That is where AI SEO comes in.

In my view, AI SEO is not a trendy replacement for real SEO. It is modern SEO done properly.

It combines strong search fundamentals with answer-first formatting and source-level trust. In plain English, your content now has to do three jobs at once:

It has to rank.

It has to answer.

It has to be trusted enough to be used.

If you are still publishing pages that bury the answer, repeat the same keyword ten times, say nothing original, and hope rankings alone will carry the page, you are building for the wrong version of search.

Google says there are no extra technical requirements to appear in AI features like AI Overviews and AI Mode beyond being eligible for Search, but it also says the same core best practices still apply.

That means content quality, crawlability, internal links, helpful information, page experience, and clear structure still matter.

So the real shift is not a hidden hack.

What Is AI SEO?

AI SEO is the process of shaping content so it can rank in traditional search, answer questions clearly, and become a trusted supporting source in AI-driven search experiences like AI Overviews and AI Mode.

Google says the same core SEO best practices still apply to these AI features, which means the winning pages are usually the ones that are helpful, well-structured, easy to crawl, and easy to understand.

What AI SEO Means Today

A lot of people make this topic confusing for no reason.

You will hear terms like AEO, GEO, AI SEO, generative search, answer optimization, and AI visibility thrown around as if they are all separate channels. I do not think that framing helps.

SEO helps your page get discovered, indexed, and ranked.

AEO helps your content answer clearly and get extracted cleanly.

GEO helps your page become usable as a trusted source inside generative search systems.

Put together, that is AI SEO.

SEO, AEO, and GEO

Traditional SEO still covers the basics: site architecture, crawlability, indexability, internal links, keyword-to-intent match, content quality, and page-level relevance.

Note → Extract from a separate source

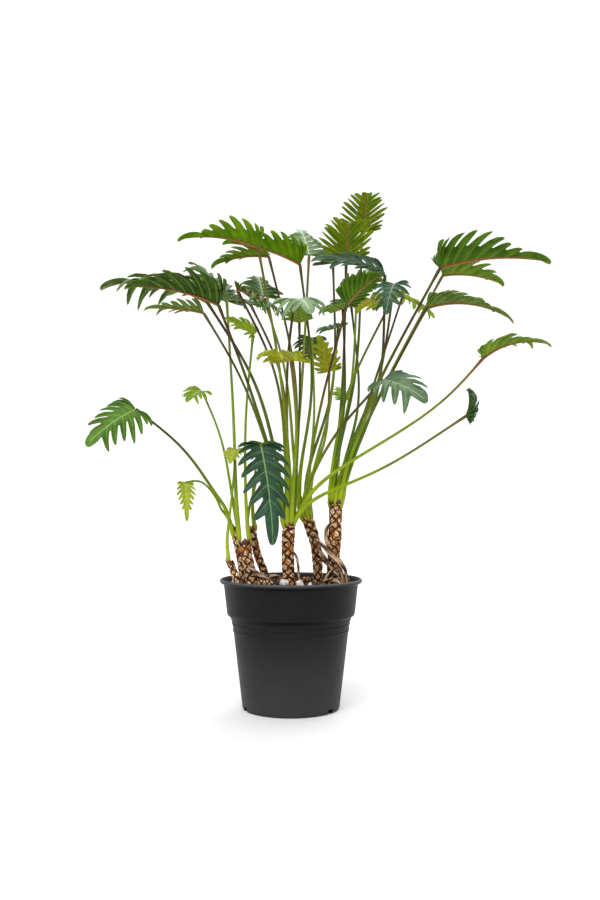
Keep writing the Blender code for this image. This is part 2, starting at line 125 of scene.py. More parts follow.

None of that stopped mattering. Google explicitly says the same SEO fundamentals still matter for AI features in Search.

AEO, or answer engine optimization, is about making your content answer-first. It means the page does not force the reader or the machine to dig through fluff to find the point. The answer appears early. Definitions are clear. headings match real questions. paragraphs are short enough to be quoted or summarized.

GEO, or generative engine optimization, is the layer most people still explain badly. To me, GEO is not “writing for robots.” It is building pages that AI systems can understand, trust, and use. That means clear entities, consistent terminology, strong context, examples, evidence, and depth across the topic.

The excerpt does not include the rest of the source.